We just moved house. You can probably empathise—so many logistics to arrange and tiny details to keep in your head, no matter how much help you have.

By 3pm on moving day we had Internet (no mean feat). At about 9pm we realised there was no hot water. Too late to contact anyone of course, so it was cold showers all round. But hey, we had Internet. Day two involved trying to reset the boiler and finding the contact details of the guy who had installed it. Two calls, some over the phone instructions later and we were up and running.

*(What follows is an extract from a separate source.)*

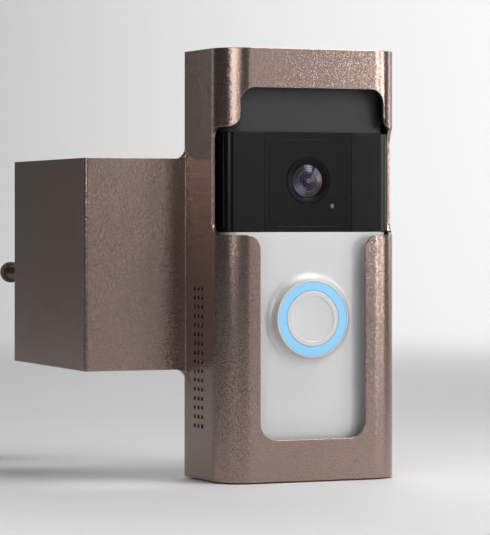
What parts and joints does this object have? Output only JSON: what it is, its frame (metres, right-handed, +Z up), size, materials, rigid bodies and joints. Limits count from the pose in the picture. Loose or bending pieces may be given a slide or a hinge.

While I was standing in that cold shower it struck me that it would be very easy for the real estate agent who sells a property to add value to the transaction for both buyer and seller, by thinking about what the customer is about to do next. The agent could create a simple fill-in-the-blanks pro-forma inviting the seller to list contact details of tradespeople who have worked on or maintained the property, anyone from the window cleaner to the company who installed the security system. The agent would also avoid having to pick up enquires about these things in the weeks following the sale.

Our customer service often stops at the point of sale or delivery, when we think the transaction has ended. It doesn’t have to. Imagine a world where little boys were happier on Christmas day because people were reminded to buy batteries for the remote control car they ordered. A place where no new lamp arrived without a light bulb and nobody had a cold shower on moving day.

What is your customer about to do next and help him to do it?

Image by Kelly Polizzi.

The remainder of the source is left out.